A coalition is a temporary alliance — separate parties, factions, or nations that agree to act as one for a shared purpose and then go their own ways once it is served. It shares a Latin root with coalesce, 'to grow together', but a coalition never fully fuses: each member keeps its own identity and interests, which is what makes coalitions powerful and fragile at once.
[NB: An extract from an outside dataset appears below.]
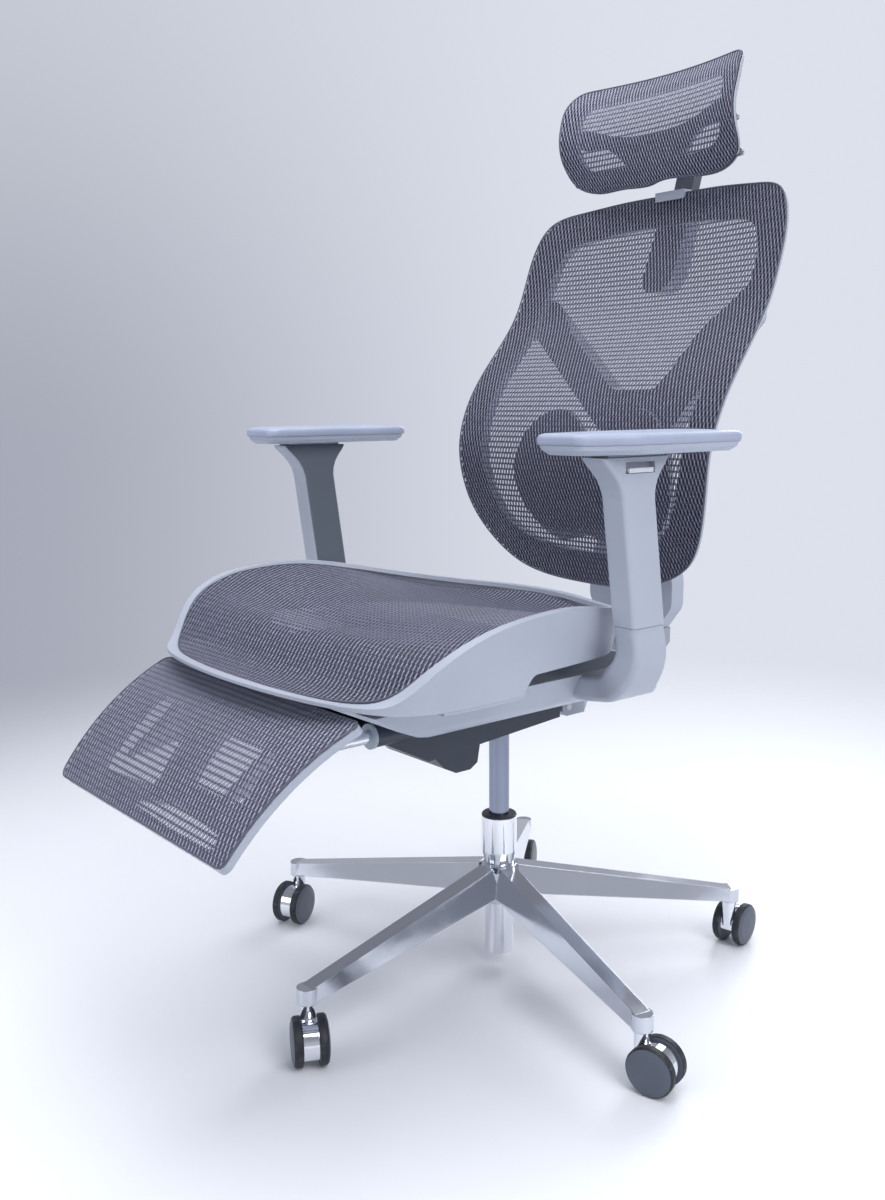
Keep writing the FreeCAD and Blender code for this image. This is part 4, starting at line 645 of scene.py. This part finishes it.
def studio_world():
    world = bpy.data.worlds.new("studio")
    world.use_nodes = True
    tree = world.node_tree
    tree.nodes.clear()

    def node(kind, **settings):
        made = tree.nodes.new(kind)
        for key, value in settings.items():
            setattr(made, key, value)
        return made

    def ramp(value, start, end):
        made = node("ShaderNodeMapRange", interpolation_type="SMOOTHSTEP")
        tree.links.new(value, made.inputs["Value"])
        made.inputs["From Min"].default_value = start
        made.inputs["From Max"].default_value = end
        return made.outputs[0]

    def mix(share, first, second):
        made = node("ShaderNodeMix", data_type="RGBA")
        tree.links.new(share, made.inputs[0])
        for socket, colour in ((made.inputs[6], first), (made.inputs[7], second)):
            if isinstance(colour, bpy.types.NodeSocket):
                tree.links.new(colour, socket)
            else:
                socket.default_value = (*colour, 1)
        return made.outputs[2]

    direction = node("ShaderNodeTexCoord").outputs["Generated"]
    split = node("ShaderNodeSeparateXYZ")
    tree.links.new(direction, split.inputs[0])
    height = split.outputs[2]
    sideways = node("ShaderNodeVectorMath", operation="DOT_PRODUCT")
    tree.links.new(direction, sideways.inputs[0])
    sideways.inputs[1].default_value = ROOM_RIGHT
    left = mix(ramp(height, -0.05, 0.35), WALL_LEFT_LOW, WALL_LEFT_HIGH)
    wall = mix(ramp(sideways.outputs["Value"], -0.38, 0.2), left, WALL_RIGHT)
    ahead = node("ShaderNodeVectorMath", operation="DOT_PRODUCT")
    tree.links.new(direction, ahead.inputs[0])
    ahead.inputs[1].default_value = ROOM_AHEAD
    wall = mix(ramp(ahead.outputs["Value"], 0.45, 0.8), WALL_RIGHT, wall)
    room = mix(ramp(height, 0.05, 0.7), AMBIENT_LOW, AMBIENT_HIGH)
    seen = node("ShaderNodeLightPath").outputs["Is Camera Ray"]
    background = node("ShaderNodeBackground")
    tree.links.new(mix(seen, room, wall), background.inputs["Color"])
    tree.links.new(background.outputs[0], node("ShaderNodeOutputWorld").inputs["Surface"])
    return world


SCENE.world = studio_world()


def softbox(name, place, aim, size, watts, colour=(1, 1, 1)):
    light = bpy.data.lights.new(name, "AREA")
    light.shape = "RECTANGLE"
    light.size, light.size_y = size
    light.energy = watts
    light.color = colour
    item = bpy.data.objects.new(name, light)
    item.location = place
    item.rotation_euler = (Vector(aim) - Vector(place)).to_track_quat("-Z", "Y").to_euler()
    SCENE.collection.objects.link(item)


softbox("key_right", (2.3, -0.3, 2.3), (0, 0, 0.5), (1.6, 1.8), 50, (0.97, 0.98, 1.0))
softbox("top", (-0.2, -0.2, 3.0), (0, 0, 0.4), (2.4, 2.4), 62, (0.96, 0.98, 1.0))
softbox("front_fill", (-0.6, -2.8, 1.5), (0, 0, 0.6), (1.6, 1.4), 17, (0.92, 0.95, 1.0))
softbox("back_fill", (-0.9, 2.9, 1.9), (0, 0.2, 0.7), (1.5, 1.5), 42, (0.95, 0.97, 1.0))

CAMERA_PLACE = Vector((1.15176, -1.04571, 0.78139))
CAMERA_RIGHT = Vector((0.6361341, 0.77153621, -0.00808043))
CAMERA_UP = Vector((-0.12180101, 0.1107556, 0.98635577))
CAMERA_BACK = Vector((0.76190414, -0.62647033, 0.1644293))
FOCAL_PIXELS = 1169.45
PICTURE_HEIGHT = 1200

camera_data = bpy.data.cameras.new("photo_camera")
camera_data.sensor_width = 36.0
camera_data.lens = FOCAL_PIXELS * camera_data.sensor_width / PICTURE_HEIGHT
camera_data.clip_start = 0.01
camera = bpy.data.objects.new("photo_camera", camera_data)
camera.matrix_world = Matrix((
    (CAMERA_RIGHT.x, CAMERA_UP.x, CAMERA_BACK.x, CAMERA_PLACE.x),
    (CAMERA_RIGHT.y, CAMERA_UP.y, CAMERA_BACK.y, CAMERA_PLACE.y),
    (CAMERA_RIGHT.z, CAMERA_UP.z, CAMERA_BACK.z, CAMERA_PLACE.z),
    (0, 0, 0, 1),
))
SCENE.collection.objects.link(camera)
SCENE.camera = camera
SCENE.view_settings.view_transform = "Standard"
SCENE.view_settings.look = "None"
In politics it is the standard term for a government formed when no single party holds a majority and rivals must combine to rule.

Examples

  • After the election, three rival parties had to coalesce into a single governing coalition.
  • Environmental groups formed a broad coalition to counteract the new drilling policy.
  • The wartime coalition began to fracture the moment its common enemy was gone.

Collocations

form a coalition·a broad coalition·a coalition government·a fragile coalition·build a coalition

Synonyms

alliance·bloc·union·partnership·league

Antonyms

faction·split

Word family

coalitional (adjective)

In TOEFL & IELTS

A key noun for IELTS/TOEFL essays on politics, the environment and international relations. It is countable ('a coalition of NGOs') and collocates tightly with 'form', 'build' and 'broad'. Examiners reward the nuance that a coalition is interest-based and can dissolve — it is not a permanent merger, which is what separates it from a true union.